'''
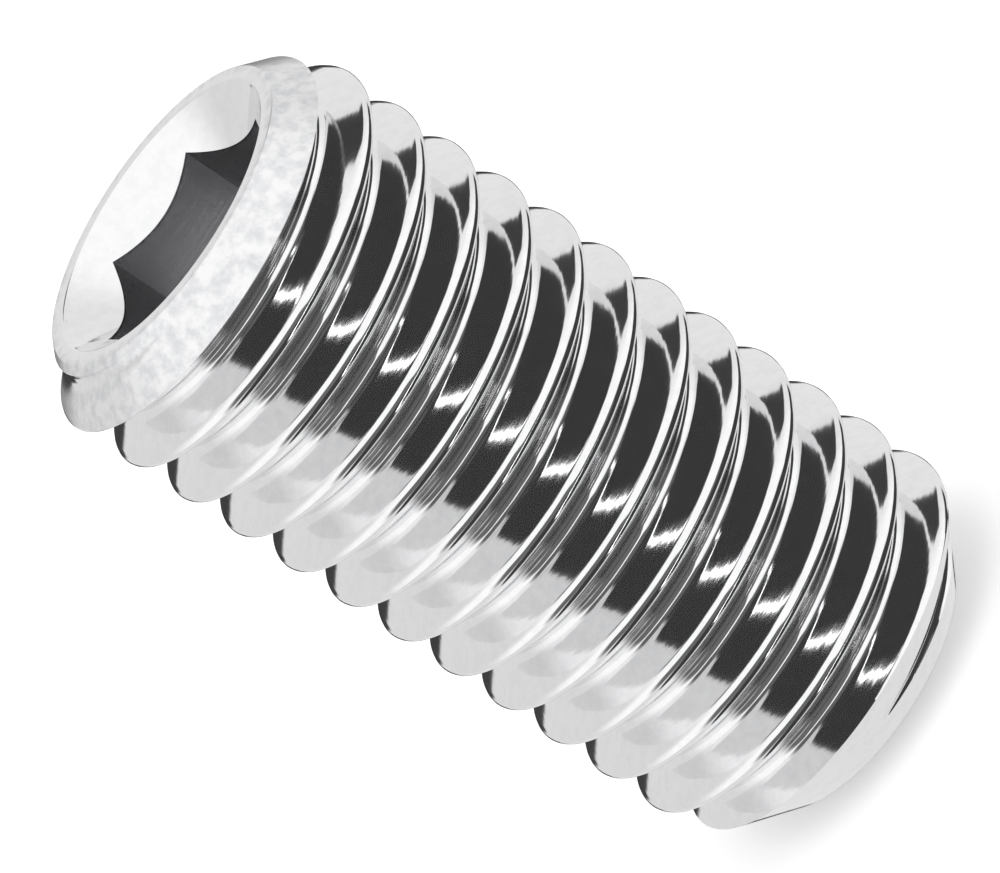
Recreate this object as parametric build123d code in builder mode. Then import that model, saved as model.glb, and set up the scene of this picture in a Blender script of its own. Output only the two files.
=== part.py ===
from build123d import *
import os
from math import ceil, cos, pi, radians, tan

# Hexagon socket set screw, M10 x 1.5 x 20, with a flat point.
#
# A socket set screw, or grub screw, is turned, threaded and broached from one bar, so it is one
# solid. It stands on its point: the origin is at the middle of the point's flat face, +Z runs
# along the screw's axis towards the hexagon socket, and two of the socket's corners lie on X.

# ---------------------------------------------------------------- driving dimensions (mm)
length = 20.0                # overall, face to face

# thread
major_diameter = 9.85        # over the crests: an M10 thread in the middle of its 6g tolerance
pitch = 1.5
thread_angle = 60.0          # between the two flanks
thread_depth = 0.92          # crest to root
crest_flat = 0.19            # width of the crest, along the axis
crest_at_x = 0.19            # height above the point's face of a crest, where it crosses +X

# socket end
socket_face_diameter = 7.72  # outside of the flat ring round the socket
socket_end_angle = 45.0      # chamfer, measured from the end face
mouth_diameter = 7.0         # countersink where it meets the end face
mouth_angle = 90.0           # included angle of the countersink
across_flats = 5.05          # hexagon socket for a 5 mm key, mid tolerance
socket_depth = 6.0           # full hexagon, measured from the end face
drill_point_angle = 120.0    # included angle of the cone below the hexagon

# point end
point_diameter = 6.8         # flat point
point_end_angle = 45.0       # chamfer, measured from the end face

edge_radius = 0.08           # rounding where the end faces meet their chamfers and the countersink

# ---------------------------------------------------------------- derived
crest_radius = major_diameter / 2
socket_face_radius = socket_face_diameter / 2
point_radius = point_diameter / 2
socket_chamfer = (crest_radius - socket_face_radius) * tan(radians(socket_end_angle))
point_chamfer = (crest_radius - point_radius) * tan(radians(point_end_angle))

mouth_radius = mouth_diameter / 2
mouth_depth = mouth_radius / tan(radians(mouth_angle / 2))
corner_radius = across_flats / 2 / cos(pi / 6)
drill_radius = across_flats / 2
drill_cone_depth = drill_radius / tan(radians(drill_point_angle / 2))

flank_slope = tan(radians(thread_angle / 2))
root_flat = pitch - crest_flat - 2 * thread_depth * flank_slope
root_radius = crest_radius - thread_depth
# The cutter stands out past the crests, where its turns still keep a thin gap between them.
cutter_turn_gap = crest_flat / 2
cutter_mouth = pitch - cutter_turn_gap
cutter_depth = (cutter_mouth - root_flat) / 2 / flank_slope
# The groove is chased in passes of a few whole turns, from outside one end to outside the
# other. Each pass starts on +X, half a pitch from a crest.
turns_per_pass = 3
pass_height = turns_per_pass * pitch
run_out = pitch
first_pass = crest_at_x - pitch / 2 - pass_height
pass_count = ceil((length + run_out - first_pass) / pass_height)

# ---------------------------------------------------------------- set screw
with BuildPart() as set_screw:
    # the bar, faced to length and chamfered at both ends
    with BuildSketch(Plane.XZ) as blank:
        with BuildLine():
            Polyline(
                (0, 0),
                (point_radius, 0),
                (crest_radius, point_chamfer),
                (crest_radius, length - socket_chamfer),
                (socket_face_radius, length),
                (0, length),
                close=True,
            )
        make_face()
        point_corner = blank.vertices().group_by(Axis.Y)[0].sort_by(Axis.X)[-1]
        socket_corner = blank.vertices().group_by(Axis.Y)[-1].sort_by(Axis.X)[-1]
        fillet([point_corner, socket_corner], radius=edge_radius)
    revolve(axis=Axis.Z)

    # the right-hand thread's groove
    for pass_number in range(pass_count):
        with BuildLine(Plane.XY.offset(first_pass + pass_number * pass_height)) as cutter_path:
            Helix(pitch=pitch, height=pass_height, radius=root_radius)
        path_start = Plane(origin=cutter_path.line @ 0, x_dir=(1, 0, 0), z_dir=(0, -1, 0))
        with BuildSketch(path_start) as cutter:
            with BuildLine():
                Polyline(
                    (0, -root_flat / 2),
                    (cutter_depth, -cutter_mouth / 2),
                    (cutter_depth, cutter_mouth / 2),
                    (0, root_flat / 2),
                    close=True,
                )
            make_face()
        sweep(path=cutter_path.line, is_frenet=True, mode=Mode.SUBTRACT)

    # the countersunk mouth of the socket
    with BuildSketch(Plane.XZ) as mouth:
        with BuildLine():
            Polyline(
                (0, length - mouth_depth),
                (mouth_radius, length),
                (0, length),
                close=True,
            )
        make_face()
    revolve(axis=Axis.Z, mode=Mode.SUBTRACT)
    rings = set_screw.edges().filter_by(GeomType.CIRCLE)
    mouth_edge = rings.group_by(Axis.Z)[-1].sort_by(SortBy.RADIUS)[0]
    fillet(mouth_edge, radius=edge_radius)

    # the broached hexagon
    with BuildSketch(Plane.XY.offset(length)) as hexagon:
        RegularPolygon(radius=corner_radius, side_count=6)
    extrude(amount=-socket_depth, mode=Mode.SUBTRACT)

    # the drill's cone under the hexagon
    with BuildSketch(Plane.XZ) as drill_point:
        with BuildLine():
            Polyline(
                (0, length - socket_depth - drill_cone_depth),
                (drill_radius, length - socket_depth),
                (0, length - socket_depth),
                close=True,
            )
        make_face()
    revolve(axis=Axis.Z, mode=Mode.SUBTRACT)

set_screw.part.label = "set_screw"

# ---------------------------------------------------------------- files
os.makedirs("parts", exist_ok=True)
export_step(set_screw.part, "parts/set_screw.step")
print(f"set_screw: {len(set_screw.part.solids())} solid, {set_screw.part.volume:.2f} mm3,"
      f" valid {set_screw.part.is_valid}")
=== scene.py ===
# %% [markdown]
# # A socket set screw, modelled and plated
# This lesson dresses one small machine part: a grub screw with a hexagon socket. The CAD model is
# loaded first as a fixed frame that says how big the screw is and where it stands. Everything
# made here has to fit inside it. Blender works in metres, and a screw is easier to think about in
# millimetres, so the mesh is made in millimetres and scaled once, at the end.

# %% Load the frame
import bpy
import bmesh
import math
from mathutils import Matrix, Vector


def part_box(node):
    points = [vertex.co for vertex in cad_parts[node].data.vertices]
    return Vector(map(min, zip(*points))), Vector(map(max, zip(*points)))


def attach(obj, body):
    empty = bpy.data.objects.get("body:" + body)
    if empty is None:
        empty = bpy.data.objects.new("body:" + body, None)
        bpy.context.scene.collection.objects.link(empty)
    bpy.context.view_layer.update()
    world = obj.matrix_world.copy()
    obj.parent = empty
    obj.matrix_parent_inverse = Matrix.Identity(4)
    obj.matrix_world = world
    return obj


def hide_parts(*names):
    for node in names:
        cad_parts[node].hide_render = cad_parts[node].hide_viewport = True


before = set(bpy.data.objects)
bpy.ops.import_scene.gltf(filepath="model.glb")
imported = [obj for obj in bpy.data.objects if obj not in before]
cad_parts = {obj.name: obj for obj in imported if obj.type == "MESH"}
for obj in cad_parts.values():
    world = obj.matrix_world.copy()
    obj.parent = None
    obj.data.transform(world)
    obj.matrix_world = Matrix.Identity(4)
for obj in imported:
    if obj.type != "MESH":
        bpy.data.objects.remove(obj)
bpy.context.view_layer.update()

screw_low, screw_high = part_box("set_screw")
MM = 0.001
print("screw stands", round(screw_high[2] / MM, 2), "mm high")

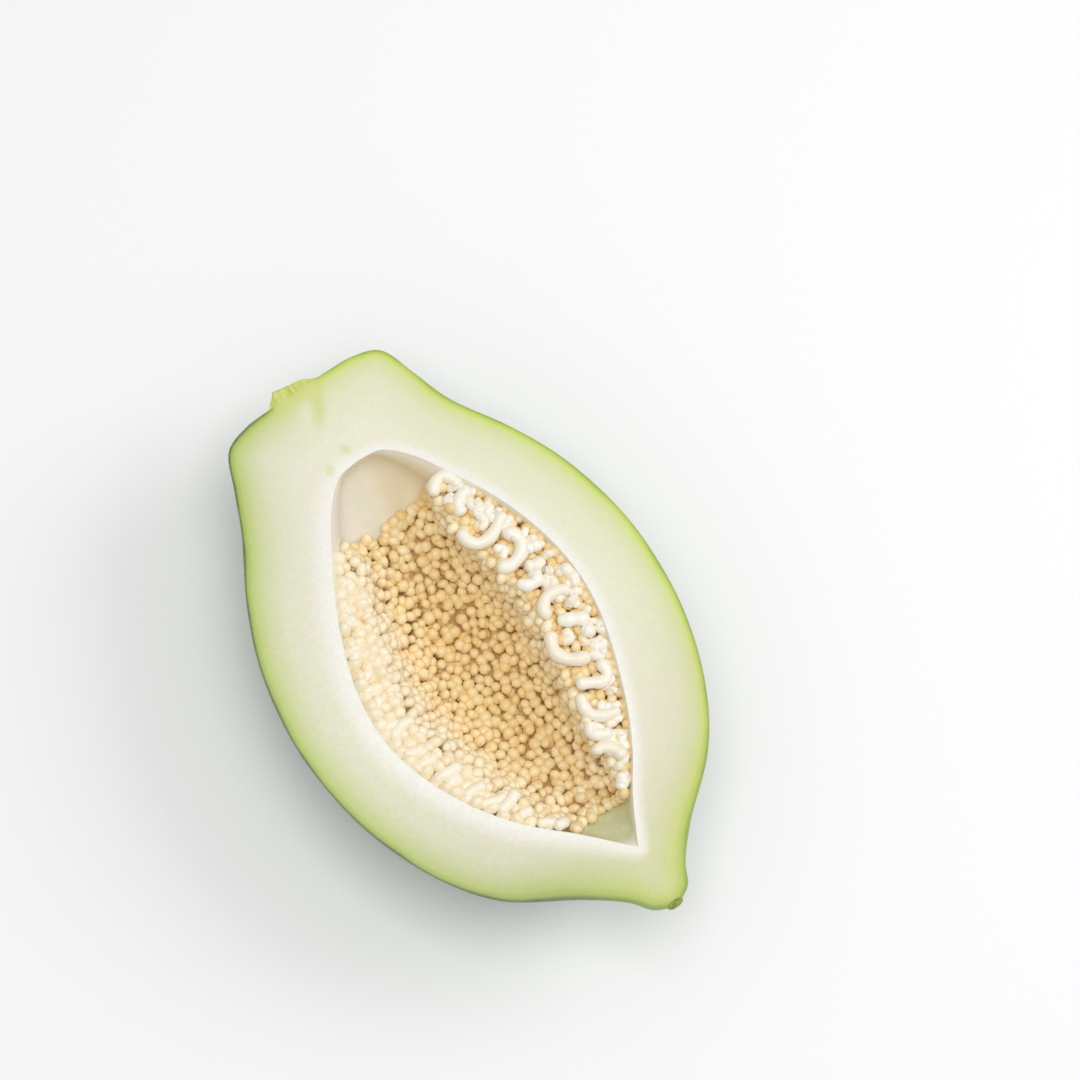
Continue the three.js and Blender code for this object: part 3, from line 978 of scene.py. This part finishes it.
# Camera
# It looks down at the cut face from a little over a metre, leaning slightly to one side, with the
# fruit's tip towards the lower right of the picture.
CAMERA_DISTANCE = 1.2
CAMERA_LENS = 113.6
CAMERA_LEANS = (6.5, -9.0)
PICTURE_UP = Vector((-0.81126, 0.58468, 0))
# Where the middle of the cut face lies from the middle of the picture, as shares of the focal length.
PICTURE_OFFSET = (-66.3 / 3409, -105.4 / 3409)

lean_x, lean_y = (math.sin(math.radians(lean)) for lean in CAMERA_LEANS)
back = Vector((lean_x, lean_y, math.sqrt(1 - lean_x**2 - lean_y**2)))
up = (PICTURE_UP - back * PICTURE_UP.dot(back)).normalized()
right = up.cross(back)
axis_z = (back + PICTURE_OFFSET[0] * right + PICTURE_OFFSET[1] * up).normalized()
axis_x = up.cross(axis_z).normalized()
axis_y = axis_z.cross(axis_x)
eye = Vector((0, 0, CUT_HEIGHT)) + back * CAMERA_DISTANCE
bpy.ops.object.camera_add()
camera = bpy.context.object
camera.name = "camera"
camera.data.lens = CAMERA_LENS
camera.matrix_world = Matrix.Translation(eye) @ Matrix((axis_x, axis_y, axis_z)).transposed().to_4x4()
bpy.context.scene.camera = camera


# Light
# A large soft lamp from the far side, another overhead, and white all round.
LAMP_TARGET = (0, 0, 0.04)
WORLD_STRENGTH = 0.47


def soft_lamp(name, place, size, power):
    """A square lamp at that place that points at the fruit."""
    bpy.ops.object.light_add(type="AREA", location=place)
    lamp = bpy.context.object
    lamp.name = name
    lamp.data.size = size
    lamp.data.energy = power
    aim = Vector(LAMP_TARGET) - Vector(place)
    lamp.rotation_euler = aim.to_track_quat("-Z", "Y").to_euler()


soft_lamp("key_lamp", (0.25, 1.0, 1.05), 0.8, 5.2)
soft_lamp("overhead_lamp", (0.05, -0.1, 1.5), 0.7, 9.0)
world = bpy.context.scene.world or bpy.data.worlds.new("studio")
bpy.context.scene.world = world
world.use_nodes = True
surround = world.node_tree.nodes["Background"]
surround.inputs["Color"].default_value = (1, 1, 1, 1)
surround.inputs["Strength"].default_value = WORLD_STRENGTH
bpy.context.scene.view_settings.view_transform = "Standard"
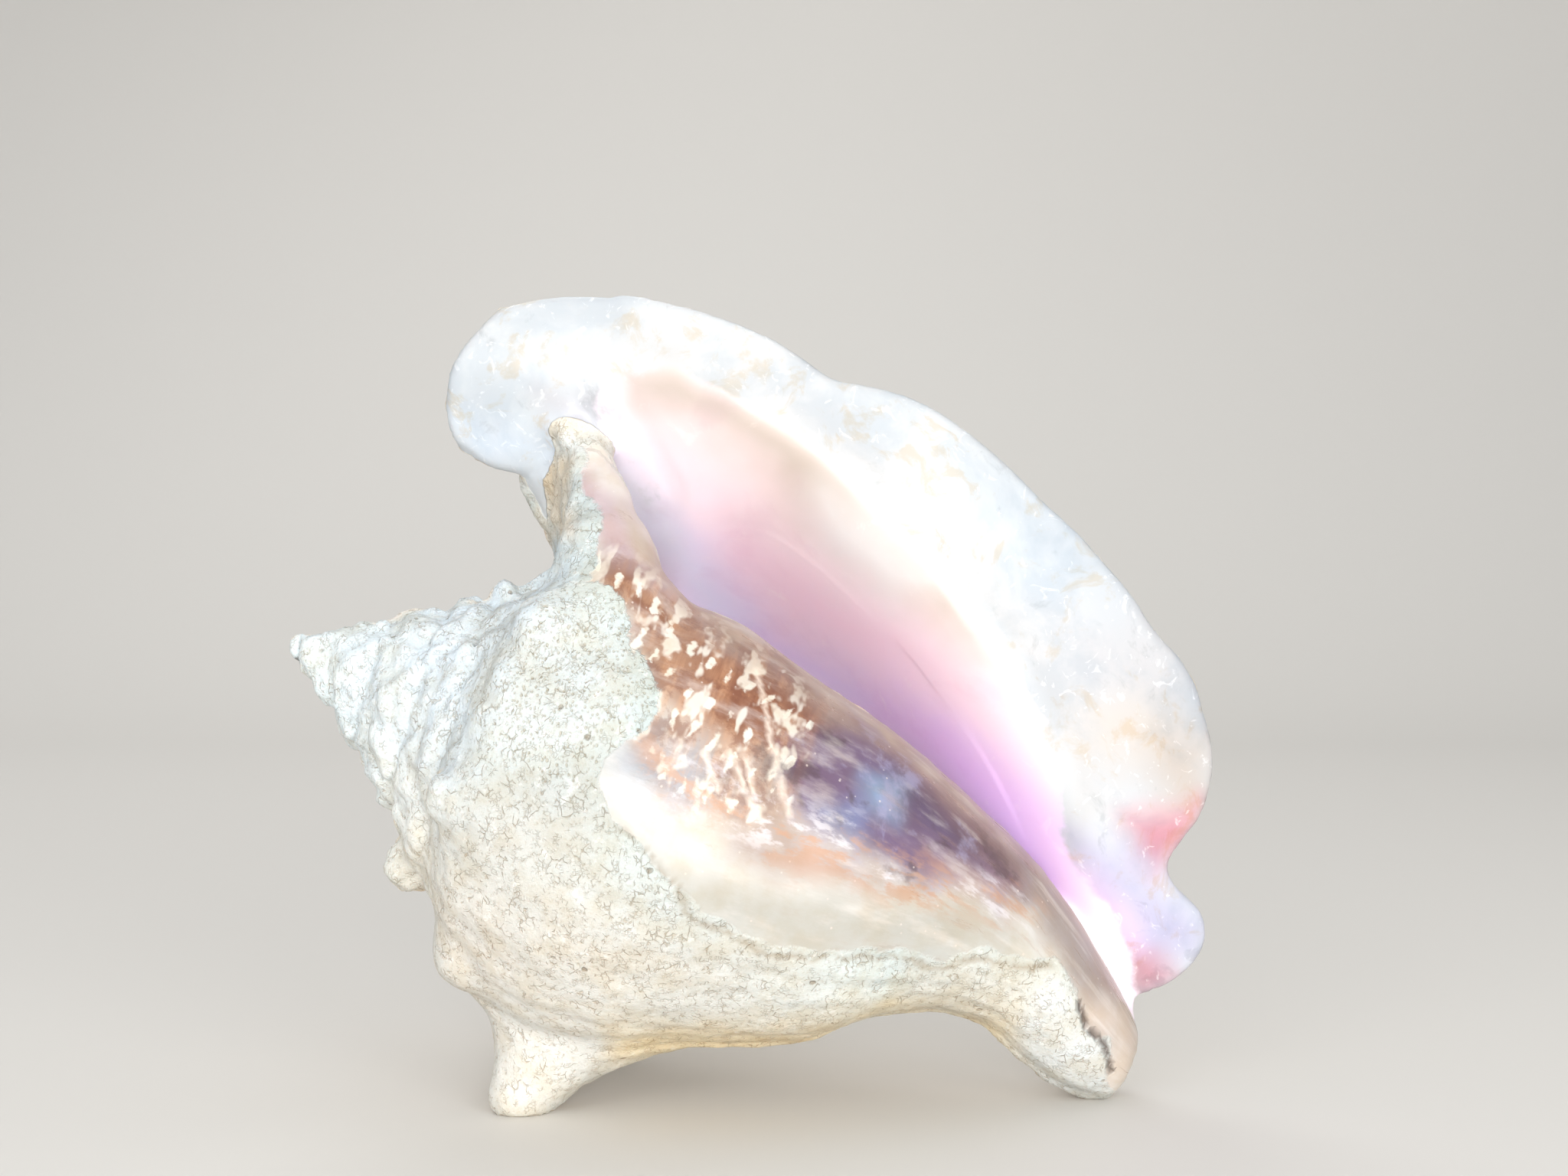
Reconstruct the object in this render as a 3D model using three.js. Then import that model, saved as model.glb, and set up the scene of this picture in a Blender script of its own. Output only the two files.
'''
_WORK REQUIRED_:
Give back exactly the lines running from the line that contains "obj.data.transform(world)" through the line that contains "WORLD_STRENGTH = 0.47", and nothing outside them.

_FINAL RESULT_:
    obj.data.transform(world)
    obj.matrix_world = Matrix.Identity(4)
for obj in imported:
    if obj.type != "MESH":
        bpy.data.objects.remove(obj)
bpy.context.view_layer.update()

screw_low, screw_high = part_box("set_screw")
MM = 0.001
print("screw stands", round(screw_high[2] / MM, 2), "mm high")

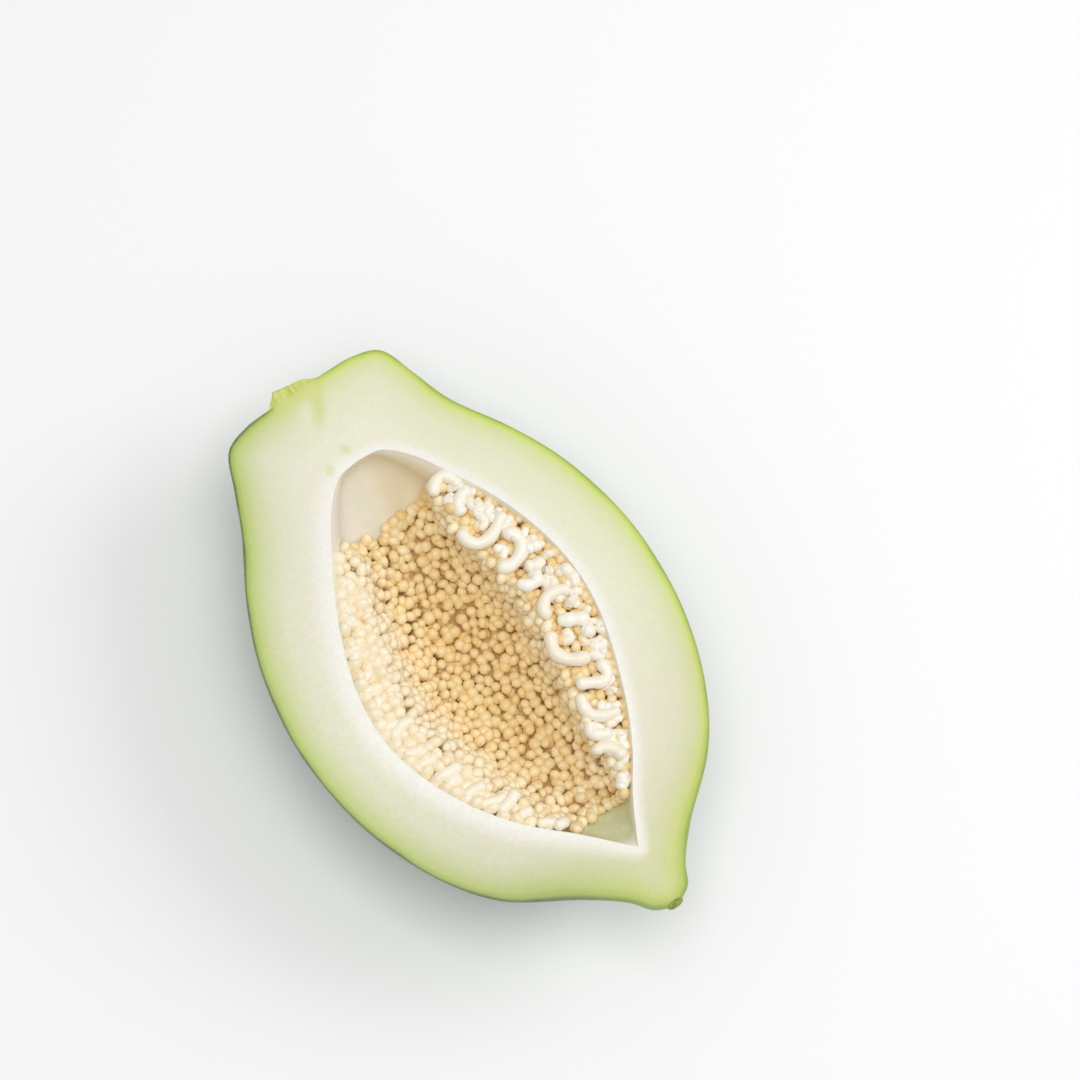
Continue the three.js and Blender code for this object: part 3, from line 978 of scene.py. This part finishes it.
# Camera
# It looks down at the cut face from a little over a metre, leaning slightly to one side, with the
# fruit's tip towards the lower right of the picture.
CAMERA_DISTANCE = 1.2
CAMERA_LENS = 113.6
CAMERA_LEANS = (6.5, -9.0)
PICTURE_UP = Vector((-0.81126, 0.58468, 0))
# Where the middle of the cut face lies from the middle of the picture, as shares of the focal length.
PICTURE_OFFSET = (-66.3 / 3409, -105.4 / 3409)

lean_x, lean_y = (math.sin(math.radians(lean)) for lean in CAMERA_LEANS)
back = Vector((lean_x, lean_y, math.sqrt(1 - lean_x**2 - lean_y**2)))
up = (PICTURE_UP - back * PICTURE_UP.dot(back)).normalized()
right = up.cross(back)
axis_z = (back + PICTURE_OFFSET[0] * right + PICTURE_OFFSET[1] * up).normalized()
axis_x = up.cross(axis_z).normalized()
axis_y = axis_z.cross(axis_x)
eye = Vector((0, 0, CUT_HEIGHT)) + back * CAMERA_DISTANCE
bpy.ops.object.camera_add()
camera = bpy.context.object
camera.name = "camera"
camera.data.lens = CAMERA_LENS
camera.matrix_world = Matrix.Translation(eye) @ Matrix((axis_x, axis_y, axis_z)).transposed().to_4x4()
bpy.context.scene.camera = camera


# Light
# A large soft lamp from the far side, another overhead, and white all round.
LAMP_TARGET = (0, 0, 0.04)
WORLD_STRENGTH = 0.47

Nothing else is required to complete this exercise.